# First AQHA show (part 2)



## greentree (Feb 27, 2013)

Good work!! You looked really good on the rail.....I have to watch the pattern later.


----------



## howrsegirl123 (Feb 19, 2012)

Thank you


----------



## paintedpastures (Jun 21, 2011)

You accomplished what you set out to, the is winning in my books Now with that first show under your belt,big step in itself, it's forward & on :wink:


----------



## Kristyjog (Nov 11, 2013)

Good job!!
_Posted via Mobile Device_


----------



## howrsegirl123 (Feb 19, 2012)

paintedpastures said:


> *You accomplished what you set out to, the is winning in my books* Now with that first show under your belt,big step in itself, it's forward & on :wink:


Very true


----------



## farmpony84 (Apr 21, 2008)

You look great. He looks like my Riley! We could do a twins class together!

Your trot looks wonderful and your transitions are good. Once you get your canter down you are going to be awesome! Don't throw him away at the walk but you guys looked great!

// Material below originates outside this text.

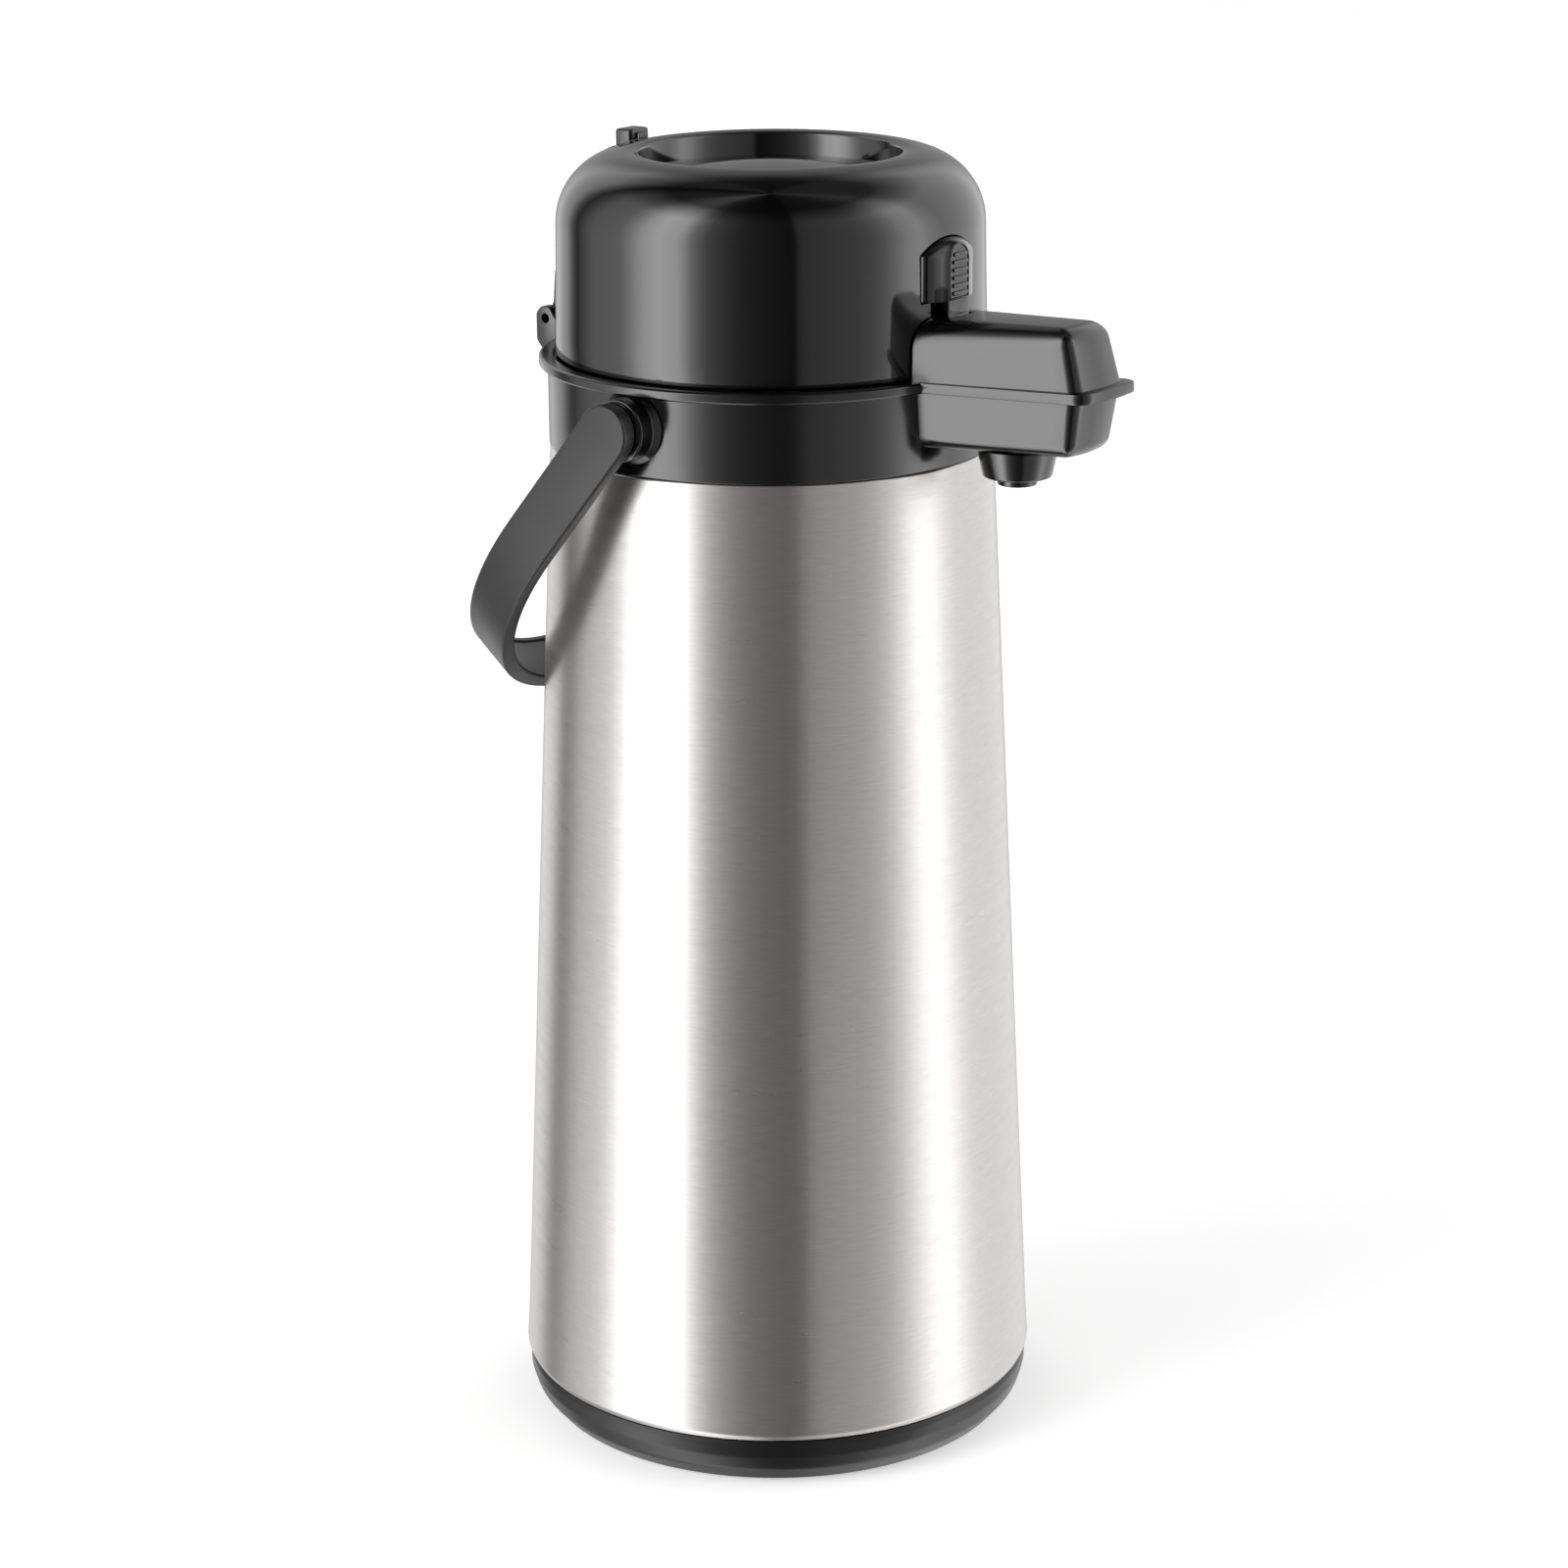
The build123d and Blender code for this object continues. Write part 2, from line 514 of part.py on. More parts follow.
# ---- front latch ------------------------------------------------------------------------
def make_latch():
    with BuildPart() as latch:
        # grip that spreads from its ribbed face to the dome, and its plug in the dome's window
        with BuildSketch(front_plane(LATCH_FACE_Y)):
            add(latch_outline(LATCH_HALF, LATCH_LOW, LATCH_TOP - LATCH_HALF, LATCH_TOP))
        with BuildSketch(front_plane(LATCH_ROOT_Y)):
            add(latch_outline(LATCH_ROOT_HALF, LATCH_LOW + 0.4, LATCH_TOP - 3.4, LATCH_TOP + 1.1))
        loft()
        with BuildSketch(front_plane(LATCH_ROOT_Y)):
            add(latch_outline(LATCH_ROOT_HALF, LATCH_LOW + 0.4, LATCH_TOP - 3.4, LATCH_TOP + 1.1))
        extrude(amount=-2.4)
        # grip ribs across the face
        rib_pitch = 2.32
        with BuildSketch(front_plane(LATCH_FACE_Y)):
            with GridLocations(0, rib_pitch, 1, 6):
                with Locations((0, LATCH_LOW + 1.7 + 2.5 * rib_pitch)):
                    Rectangle(2 * LATCH_HALF - 1.2, 1.2)
        extrude(amount=0.5)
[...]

That was a show to be proud of! Have you started a journal yet? I'd love to follow....


----------



## howrsegirl123 (Feb 19, 2012)

farmpony84 said:


> You look great. He looks like my Riley! We could do a twins class together!
> 
> Your trot looks wonderful and your transitions are good. Once you get your canter down you are going to be awesome! Don't throw him away at the walk but you guys looked great!
> 
> That was a show to be proud of! Have you started a journal yet? I'd love to follow....


Thanks so much!
Journal meaning...??


----------



## farmpony84 (Apr 21, 2008)

a member journal so we can follow your progress... You just type what you want when you want in the member journal section...


----------



## AQHARein (Jan 22, 2015)

How fun! You both looked great


----------